I have a hard time summing up my thoughts on this book. I’ve been thinking about it for months, trying to come up with a neat little 3-paragraph blurb that can adequately encompass I Am the Messenger, and I’m not sure it’s possible. I can say I liked it. I can say that the audio narration is excellent. I can say that it was smart and funny and touching and wholly original. I can say I’m still not sure I liked the ending. But I’m not sure that really covers it. So I’ll just do my best, and you’ll have to take my word for it that this book is one that really must be experienced to be understood, and nothing I can say in a review will really do it justice.

From the opening moments, Zusak grounds the story with Ed Kennedy’s authentic voice, and I immediately settled into the mind of this 19-year-old unmotivated cab driver, who in a moment of uncharacteristic fervor, foils a bank robbery. Ed’s not quite sure why he does it, but his choice is the catalyst for all that comes next. He starts receiving playing cards in the mail, and on the cards is information about a list of strangers. Ed figures out that he has to intervene in the lives of these strangers to “complete” the card and move on to the next one, and his encounters with the people he is tasked with vary from sweet and quiet to violent and disturbing. He doesn’t know who’s sending the cards or why, just that he must complete each card…or else. Or else what? He’s not quite sure. He only knows he doesn’t want to find out.

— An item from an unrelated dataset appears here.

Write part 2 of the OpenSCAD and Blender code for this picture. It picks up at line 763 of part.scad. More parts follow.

I liked Ed a lot, which is good, because if you don’t like Ed, you won’t like this book. There are so many questions floating around — Who’s sending the cards? Why? How do they decide what Ed must do? What will they do if he fails? Why does Ed comply so easily? — that the only way it works is to go along with Ed, accept his confusion and his actions as just part of who he is, and enjoy the ride. He is a remarkably well-developed character, one of the most well-rounded and personable narrators I’ve encountered. I don’t know if it’s a fault or a strength that next to the fully formed person that is Ed Kennedy, the other characters in the book — with the possible exception of his malodorous, coffee-loving canine companion, the Doorman — seem like simply that: characters. Even his best friends and the girl he’s loved forever feel viewed through a fuzzy lens when compared to Ed. It doesn’t really take away from the story; it just puts the whole thing so firmly inside Ed’s head that it sometimes felt almost dreamlike, like he was the only real thing in the crazy world he inhabits. (Interestingly enough, I noticed this same almost hazy effect with Zusak’s other critically acclaimed novel, The Book Thief, although the devices used to achieve the effect were quite different.)

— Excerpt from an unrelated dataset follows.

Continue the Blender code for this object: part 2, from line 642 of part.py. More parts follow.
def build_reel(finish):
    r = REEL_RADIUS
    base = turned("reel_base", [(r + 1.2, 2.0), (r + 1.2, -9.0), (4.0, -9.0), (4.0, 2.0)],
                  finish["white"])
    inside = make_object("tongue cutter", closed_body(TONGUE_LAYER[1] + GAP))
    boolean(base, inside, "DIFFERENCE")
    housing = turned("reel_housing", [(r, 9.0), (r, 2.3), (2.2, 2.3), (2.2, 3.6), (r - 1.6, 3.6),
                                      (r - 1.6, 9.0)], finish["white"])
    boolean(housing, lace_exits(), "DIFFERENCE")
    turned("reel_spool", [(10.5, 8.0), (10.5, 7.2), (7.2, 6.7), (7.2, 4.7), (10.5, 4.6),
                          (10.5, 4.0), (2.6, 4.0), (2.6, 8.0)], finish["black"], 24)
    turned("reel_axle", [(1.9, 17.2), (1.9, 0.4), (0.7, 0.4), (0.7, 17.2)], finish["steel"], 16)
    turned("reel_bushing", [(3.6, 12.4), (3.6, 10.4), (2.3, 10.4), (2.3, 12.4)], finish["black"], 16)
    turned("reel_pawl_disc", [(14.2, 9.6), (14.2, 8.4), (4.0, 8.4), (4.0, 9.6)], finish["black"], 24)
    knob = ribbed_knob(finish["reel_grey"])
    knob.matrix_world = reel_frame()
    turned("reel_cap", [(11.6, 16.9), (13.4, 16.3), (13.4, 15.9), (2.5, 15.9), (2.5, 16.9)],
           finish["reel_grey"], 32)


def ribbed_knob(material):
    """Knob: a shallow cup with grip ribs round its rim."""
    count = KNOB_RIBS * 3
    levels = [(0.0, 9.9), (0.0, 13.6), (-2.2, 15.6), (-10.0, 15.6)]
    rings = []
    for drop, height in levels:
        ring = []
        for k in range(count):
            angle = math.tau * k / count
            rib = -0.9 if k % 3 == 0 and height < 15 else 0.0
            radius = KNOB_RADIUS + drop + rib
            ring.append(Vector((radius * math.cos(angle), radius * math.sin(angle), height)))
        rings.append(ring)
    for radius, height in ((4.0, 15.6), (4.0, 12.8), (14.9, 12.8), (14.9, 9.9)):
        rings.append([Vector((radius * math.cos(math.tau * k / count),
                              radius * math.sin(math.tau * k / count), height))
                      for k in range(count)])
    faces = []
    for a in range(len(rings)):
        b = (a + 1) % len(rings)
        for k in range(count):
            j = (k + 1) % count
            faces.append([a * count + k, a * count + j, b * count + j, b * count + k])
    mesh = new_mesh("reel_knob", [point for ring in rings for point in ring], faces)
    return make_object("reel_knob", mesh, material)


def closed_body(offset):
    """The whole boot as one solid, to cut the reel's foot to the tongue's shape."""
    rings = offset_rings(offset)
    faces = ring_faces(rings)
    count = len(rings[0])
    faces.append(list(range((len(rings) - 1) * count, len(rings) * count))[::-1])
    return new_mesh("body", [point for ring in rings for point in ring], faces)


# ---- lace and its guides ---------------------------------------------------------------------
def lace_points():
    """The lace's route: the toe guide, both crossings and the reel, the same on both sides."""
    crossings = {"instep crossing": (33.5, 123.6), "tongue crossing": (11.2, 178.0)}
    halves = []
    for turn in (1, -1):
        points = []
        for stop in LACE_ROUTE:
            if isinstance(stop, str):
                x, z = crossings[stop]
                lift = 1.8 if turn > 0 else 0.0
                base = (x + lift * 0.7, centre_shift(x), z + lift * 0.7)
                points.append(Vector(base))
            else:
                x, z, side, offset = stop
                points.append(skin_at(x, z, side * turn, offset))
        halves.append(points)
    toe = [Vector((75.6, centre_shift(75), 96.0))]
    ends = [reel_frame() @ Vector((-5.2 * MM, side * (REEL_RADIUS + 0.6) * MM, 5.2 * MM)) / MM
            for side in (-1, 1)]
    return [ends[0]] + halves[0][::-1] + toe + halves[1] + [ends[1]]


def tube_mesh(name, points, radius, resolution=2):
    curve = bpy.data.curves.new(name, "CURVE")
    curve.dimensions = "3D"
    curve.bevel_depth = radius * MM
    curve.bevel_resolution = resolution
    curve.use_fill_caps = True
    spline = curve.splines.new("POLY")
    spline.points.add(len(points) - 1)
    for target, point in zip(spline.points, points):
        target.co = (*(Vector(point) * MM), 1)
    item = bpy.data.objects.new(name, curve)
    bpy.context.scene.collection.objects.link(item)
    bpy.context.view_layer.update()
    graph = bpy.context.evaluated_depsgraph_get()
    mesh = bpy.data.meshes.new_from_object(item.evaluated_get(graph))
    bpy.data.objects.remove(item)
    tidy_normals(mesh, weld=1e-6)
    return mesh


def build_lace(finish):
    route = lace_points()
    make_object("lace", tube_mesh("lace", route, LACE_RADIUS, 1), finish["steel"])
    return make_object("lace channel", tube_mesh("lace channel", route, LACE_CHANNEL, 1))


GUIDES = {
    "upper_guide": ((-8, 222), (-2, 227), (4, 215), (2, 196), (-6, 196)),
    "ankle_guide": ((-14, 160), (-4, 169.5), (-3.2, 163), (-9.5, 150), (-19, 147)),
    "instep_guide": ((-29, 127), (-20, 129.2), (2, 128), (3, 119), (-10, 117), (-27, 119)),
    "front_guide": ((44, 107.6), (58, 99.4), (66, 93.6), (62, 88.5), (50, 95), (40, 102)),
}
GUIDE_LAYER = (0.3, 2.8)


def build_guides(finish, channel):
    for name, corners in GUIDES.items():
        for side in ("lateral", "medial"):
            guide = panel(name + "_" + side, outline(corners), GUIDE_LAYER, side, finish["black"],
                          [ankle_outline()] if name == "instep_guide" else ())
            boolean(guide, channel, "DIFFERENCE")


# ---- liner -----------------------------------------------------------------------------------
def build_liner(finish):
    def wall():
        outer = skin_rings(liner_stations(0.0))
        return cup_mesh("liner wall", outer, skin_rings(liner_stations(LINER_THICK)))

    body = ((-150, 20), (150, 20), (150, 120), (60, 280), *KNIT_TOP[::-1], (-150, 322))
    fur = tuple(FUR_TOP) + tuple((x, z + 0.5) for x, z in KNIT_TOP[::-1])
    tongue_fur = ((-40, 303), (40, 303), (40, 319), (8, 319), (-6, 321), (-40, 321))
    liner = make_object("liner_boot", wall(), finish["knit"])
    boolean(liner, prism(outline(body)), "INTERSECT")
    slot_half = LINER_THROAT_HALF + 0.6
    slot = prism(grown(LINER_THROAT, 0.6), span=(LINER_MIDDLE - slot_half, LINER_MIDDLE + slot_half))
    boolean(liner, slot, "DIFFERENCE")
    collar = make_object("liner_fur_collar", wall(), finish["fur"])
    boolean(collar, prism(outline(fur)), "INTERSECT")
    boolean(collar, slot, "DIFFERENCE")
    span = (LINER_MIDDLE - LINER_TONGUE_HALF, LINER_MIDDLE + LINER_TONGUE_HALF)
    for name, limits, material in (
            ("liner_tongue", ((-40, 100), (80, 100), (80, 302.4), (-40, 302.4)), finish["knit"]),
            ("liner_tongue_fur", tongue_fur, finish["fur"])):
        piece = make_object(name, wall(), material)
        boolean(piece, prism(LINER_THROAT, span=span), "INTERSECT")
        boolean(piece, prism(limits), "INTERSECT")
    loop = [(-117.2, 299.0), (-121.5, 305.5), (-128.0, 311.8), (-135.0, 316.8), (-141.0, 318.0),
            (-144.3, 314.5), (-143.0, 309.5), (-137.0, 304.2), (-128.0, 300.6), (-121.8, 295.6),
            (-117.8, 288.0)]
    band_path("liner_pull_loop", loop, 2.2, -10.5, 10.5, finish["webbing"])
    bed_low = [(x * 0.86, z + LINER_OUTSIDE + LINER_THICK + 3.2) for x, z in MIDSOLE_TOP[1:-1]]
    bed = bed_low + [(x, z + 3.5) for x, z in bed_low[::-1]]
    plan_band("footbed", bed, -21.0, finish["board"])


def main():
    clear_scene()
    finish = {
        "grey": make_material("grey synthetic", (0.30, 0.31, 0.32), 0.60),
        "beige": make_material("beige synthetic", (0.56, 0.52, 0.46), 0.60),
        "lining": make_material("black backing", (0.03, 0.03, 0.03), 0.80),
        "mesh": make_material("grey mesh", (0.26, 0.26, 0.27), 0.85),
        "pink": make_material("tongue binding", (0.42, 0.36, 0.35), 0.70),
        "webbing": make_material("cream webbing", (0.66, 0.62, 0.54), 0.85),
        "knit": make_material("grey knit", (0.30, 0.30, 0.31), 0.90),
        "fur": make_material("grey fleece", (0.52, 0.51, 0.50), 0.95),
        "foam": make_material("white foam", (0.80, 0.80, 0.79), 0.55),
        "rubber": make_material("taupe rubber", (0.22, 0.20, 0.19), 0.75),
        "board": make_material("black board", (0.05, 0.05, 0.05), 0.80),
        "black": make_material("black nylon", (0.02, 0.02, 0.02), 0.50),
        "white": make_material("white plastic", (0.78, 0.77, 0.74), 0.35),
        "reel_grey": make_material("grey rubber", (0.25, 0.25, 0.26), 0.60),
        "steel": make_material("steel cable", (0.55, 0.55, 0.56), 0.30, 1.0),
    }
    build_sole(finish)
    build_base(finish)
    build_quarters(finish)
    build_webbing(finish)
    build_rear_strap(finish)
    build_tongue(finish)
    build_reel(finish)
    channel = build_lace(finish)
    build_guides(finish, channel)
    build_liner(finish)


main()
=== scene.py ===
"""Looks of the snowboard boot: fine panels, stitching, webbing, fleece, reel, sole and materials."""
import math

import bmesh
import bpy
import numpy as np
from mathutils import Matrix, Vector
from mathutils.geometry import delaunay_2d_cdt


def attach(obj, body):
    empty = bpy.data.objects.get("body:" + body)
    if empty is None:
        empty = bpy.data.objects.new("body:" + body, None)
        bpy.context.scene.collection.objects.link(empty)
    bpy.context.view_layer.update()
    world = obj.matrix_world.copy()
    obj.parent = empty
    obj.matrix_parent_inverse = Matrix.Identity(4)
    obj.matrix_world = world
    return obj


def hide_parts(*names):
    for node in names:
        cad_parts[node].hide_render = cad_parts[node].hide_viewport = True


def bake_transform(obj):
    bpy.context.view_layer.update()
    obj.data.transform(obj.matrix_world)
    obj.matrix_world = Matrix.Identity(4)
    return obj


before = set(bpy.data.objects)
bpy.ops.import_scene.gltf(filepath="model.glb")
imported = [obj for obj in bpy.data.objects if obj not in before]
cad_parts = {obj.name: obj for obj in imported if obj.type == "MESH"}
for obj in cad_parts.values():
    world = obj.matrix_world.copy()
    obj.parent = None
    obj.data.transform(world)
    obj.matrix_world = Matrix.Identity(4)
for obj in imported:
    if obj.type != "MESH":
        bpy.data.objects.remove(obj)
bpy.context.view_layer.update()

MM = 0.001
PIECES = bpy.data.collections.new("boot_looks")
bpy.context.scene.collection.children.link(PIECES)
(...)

I loved the intrigue of the story, although it’s not what I’d call a mystery. In a mystery, there are clues along the way that allow an astute reader to piece together the truth of what’s happening along with the characters. In I Am the Messenger, there aren’t clues. Ed spends almost the entirety of the book mystified, moving blindly from one task to the next. It wasn’t frustrating for me — I felt that I was supposed to be lost along with Ed, and that when answers were finally forthcoming, they would be because someone outside of Ed decided to let him in on the secret, and not through any deductions of his — or my — own.

I also loved all the individual challenges Ed found himself up against. They were almost vignette-like, self-contained bubbles of story that occasionally intertwined, but most often remained separate. My favorite was Ed’s relationship with an elderly woman suffering from dementia, who mistakes Ed for her late husband, Jimmy. His interactions with her were so tender and bittersweet that I could have read an entire book about just the two of them. Each of Ed’s other encounters has a distinctly different flavor, oscillating between wholesome and uplifting to dark and sinister, and everything in between. The only constant linking them together as all part of the same narrative is Ed. And being such a wonderful character, Ed is enough.

The only problem I had with this book was the ending. And I’ve spoken to plenty of intelligent, well-read friends who love the ending, so take this with a grain of salt. It may just be me. But for me, after this book full of questions and genuine emotion and a fantastically authentic narrator, I wanted the ending to fit really organically into the grounded world Zusak created for Ed. And instead I got an existential crisis of an ending that seemed almost like a cheat. Like there really was no way to pull all the disparate threads of story together, so Zusak gave himself an out.

Now, don’t get me wrong. If an author is going to use a device like this, I don’t think there’s really a better way to do it than the way Zusak did it. I think the man is a masterful storyteller and a stunning wordsmith, and I have no qualms with the mechanics and skill with which he crafted the ending. I just wish he hadn’t used the device he did at all. I wish he didn’t pull me out of the story the way he did. For me, it diminished what I find to be the main selling point of the entire story, which is the authenticity of Ed. I wanted to stay fully submersed in Ed’s world, and have everything come together to make sense from that vantage point, right up until the very end. Instead, it forced me to pull back and re-frame my perception of everything that had happened, and I didn’t appreciate that.

However, ending aside, I did truly love this book. And I know plenty of people whose opinions I deeply respect that love this book, including the ending. So whether or not you like those last few pages, I still highly recommend I Am the Messenger. It’s smart, engaging, original, and will keep the wheels in your head spinning madly long after you turn the final page.